Select whether the item you want to describe is a figure, or a table. Then make sure you place the caption “below” the item (this is default). Then type your caption into the box at the top, such as “Figure 1: Skewness of Distributions”. Make sure the caption is telling. The reader needs to know from the caption what the figure or table is about. When you click OK, the document looks like this:

Now you start writing the text and come to the point where you refer to the figure in question. Here, all you have to do is to select “Insert” and “Cross-Reference””

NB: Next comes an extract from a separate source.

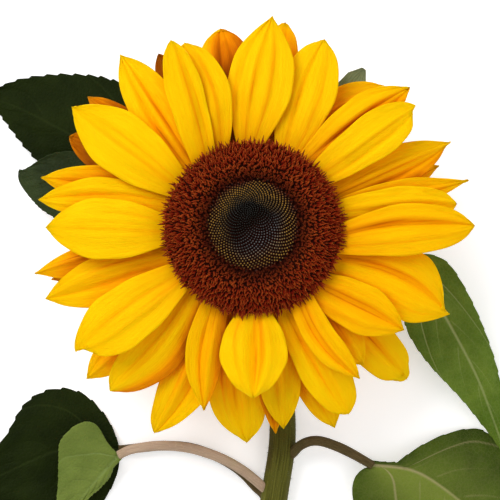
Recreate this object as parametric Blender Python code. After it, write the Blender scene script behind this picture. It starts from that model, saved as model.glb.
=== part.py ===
"""Cut sunflower, lying face up with its bent stem and its leaves on a surface.

Lengths are millimetres from the head's centre line, and z = 0 is the surface that the
flower lies on. MM turns them into metres as each solid is made. The last section moves
the whole flower so that its origin is under the middle of its box.
"""
import math

import bmesh
import bpy
from mathutils import Vector

MM = 0.001
GAP = 0.35                       # clearance kept between neighbouring solids

# Flower head: a turned receptacle carries the petals, the bracts and the disc.
NECK_HEIGHT = 26.0               # underside of the receptacle, where the stem ends
RECEPTACLE_RADIUS = 26.8
RECEPTACLE_TOP = 48.0
DISC_CENTRE_RADIUS = 15.9        # florets still in bud
DISC_RING_INNER = 16.3           # open florets
DISC_RING_OUTER = 30.5
DISC_TOP = 54.5
TURNED_SEGMENTS = 32

# Petals sit in six levels, 0 at the back and 5 in front.
PETAL_FOOT_RADIUS = 27.3
PETAL_FOOT_HEIGHT = 39.5
PETAL_FOOT_HALF_WIDTH = 3.0
PETAL_TIP_HALF_WIDTH = 0.45
PETAL_THICKNESS = 0.8
TOP_LEVEL = 5
LEVEL_STEP = 1.45
SLOPE_BACK = math.radians(-10)
SLOPE_FRONT = math.radians(14)
DROOP = 0.0045                   # fall in mm for each square mm of distance from the foot
PETAL_ROWS = (0.0, 0.13, 0.29, 0.45, 0.61, 0.77, 0.91, 1.0)

# Bracts: two green rings of pointed scales behind the petals.
BRACT_COUNT = 13
BRACT_THICKNESS = 0.8

# Stem and leaf stalks
STEM_END_RADII = (3.6, 5.5)   # at the neck and at the cut
STALK_RADIUS = 1.75

# Leaf blades
BLADE_THICKNESS = 0.8
BLADE_ROWS = (0.0, 0.05, 0.12, 0.21, 0.32, 0.44, 0.57, 0.70, 0.83, 0.93, 1.0)
BLADE_COLUMNS = (-1.0, -0.5, 0.0, 0.5, 1.0)
BLADE_FOOT_HALF_WIDTH = 1.6
BLADE_TIP_HALF_WIDTH = 0.5

# One row for each petal: bearing of the foot, bearing of the tip, reach of the tip,
# width, level, where it is widest (0 foot to 1 tip), how it tapers (small is blunt),
# and how far it bows to its left.
PETALS = (
    (92.7, 84.7, 72.0, 22.4, 3, 0.52, 0.85, 0.0),
    (84.0, 81.0, 71.1, 15.0, 0, 0.58, 0.45, 0.0),
    (65.0, 69.0, 68.5, 19.7, 2, 0.58, 0.60, 0.0),
    (60.0, 45.7, 67.0, 18.0, 0, 0.55, 0.60, 2.0),
    (48.6, 41.5, 71.3, 15.0, 3, 0.60, 0.70, 1.5),
    (37.6, 36.2, 67.9, 15.7, 4, 0.66, 0.50, 0.0),
    (20.0, 22.9, 73.4, 15.0, 2, 0.55, 0.95, 0.0),
    (17.0, 18.0, 67.5, 12.0, 0, 0.55, 0.80, 0.0),
    (8.8, 12.0, 75.4, 12.0, 3, 0.45, 1.10, 0.0),
    (8.0, 6.2, 69.6, 15.0, 4, 0.58, 0.50, 0.0),
    (-10.8, 0.0, 75.1, 17.5, 5, 0.55, 0.55, 1.2),
    (-26.0, -24.0, 72.8, 23.5, 3, 0.66, 0.80, 4.0),
    (-45.0, -34.6, 62.3, 17.0, 4, 0.55, 0.75, 0.0),
    (-43.0, -44.8, 74.0, 16.5, 1, 0.66, 0.38, 0.0),
    (-50.0, -51.5, 60.5, 14.0, 2, 0.55, 0.60, 0.0),
    (-56.0, -55.1, 63.0, 10.5, 5, 0.55, 0.75, -2.5),
    (-67.0, -63.0, 72.0, 16.5, 3, 0.62, 0.42, 0.0),
    (-68.0, -67.9, 74.9, 15.0, 1, 0.60, 0.65, 0.0),
    (-75.0, -81.4, 70.2, 15.0, 2, 0.55, 0.70, 0.0),
    (-85.0, -83.7, 71.8, 9.0, 1, 0.55, 0.70, 0.0),
    (-89.0, -90.0, 58.1, 23.0, 5, 0.50, 0.60, 0.0),
    (-98.6, -91.6, 74.8, 19.5, 0, 0.66, 0.65, -3.2),
    (-117.0, -104.9, 65.1, 13.0, 3, 0.50, 0.85, -2.0),
    (-125.0, -115.5, 79.1, 17.5, 1, 0.55, 0.58, 4.5),
    (-133.0, -130.9, 74.9, 18.5, 2, 0.58, 0.60, 3.3),
    (-138.0, -137.5, 78.0, 14.0, 0, 0.60, 0.60, 0.0),
    (-146.0, -144.4, 72.6, 20.5, 4, 0.62, 0.52, 0.0),
    (-156.6, -160.7, 75.5, 17.0, 2, 0.55, 0.75, 0.0),
    (-163.0, -165.2, 72.0, 11.0, 0, 0.55, 0.80, 0.0),
    (-168.0, -167.8, 77.1, 12.5, 1, 0.50, 0.85, 0.0),
    (-176.8, -179.6, 70.4, 21.0, 4, 0.55, 0.70, 0.0),
    (165.0, 173.0, 73.8, 14.0, 3, 0.55, 0.75, -1.5),
    (156.0, 167.1, 74.6, 13.0, 2, 0.55, 0.80, 0.0),
    (150.0, 154.0, 70.6, 15.0, 0, 0.60, 0.50, 0.0),
    (152.0, 146.7, 73.7, 21.0, 4, 0.55, 0.75, 0.0),
    (143.0, 141.9, 72.2, 12.0, 1, 0.60, 0.70, 0.0),
    (135.4, 127.8, 74.0, 17.0, 3, 0.55, 0.75, 0.0),
    (120.0, 118.7, 67.9, 12.0, 0, 0.60, 0.55, 0.0),
    (127.0, 113.9, 68.6, 12.5, 5, 0.58, 0.50, 0.0),
    (117.0, 110.5, 66.3, 16.0, 4, 0.60, 0.45, -2.7),
    (102.0, 99.3, 68.8, 18.5, 1, 0.62, 0.42, 0.0),
)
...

and select the following options in the pop-up window:

Your text will then look like this:

You don’t have to worry now about the sequence of numbering any more. If you insert another figure above this one, and insert a cross-reference in the text again, the sequence is automatically updated and our former “Figure 1” becomes “Figure 2”. Tables and figures have separate sequences of numbering.

One last word on the display of data in tables: DO NOT screenshot tables from R and insert them into your presentations. They look ugly and unprofessional. Make the effort and create a proper table, either in Word or Excel and populate it manually with the data from R. The insertion of captions and cross-references is the same as described above.


Homework for Week 8

  • Read the essential literature for the lecture. There is no separate reading for the seminar.
  • Work through this week’s flashcards to familiarise yourself with the relevant R functions.
  • Find an example for each NEW function and apply it in R to ensure it works
  • Answer the following questions, using the data set from week 5 and submit the RScript on Moodle (find the link under Seminar for Week 8) by 5PM on Friday, 17 November:
    • Complete the base-R and ggplot graphs from the Exercises.
    • Calculate GDP per capita in a new variable, and sort countries in descending order (for this it is ok to mix 2015 and 2018 data).
    • Which country is the least and which is the most densely populated?
    • Recode the pop18 variable into a categorical variable with low, medium, and high population (cut-off points are your choice).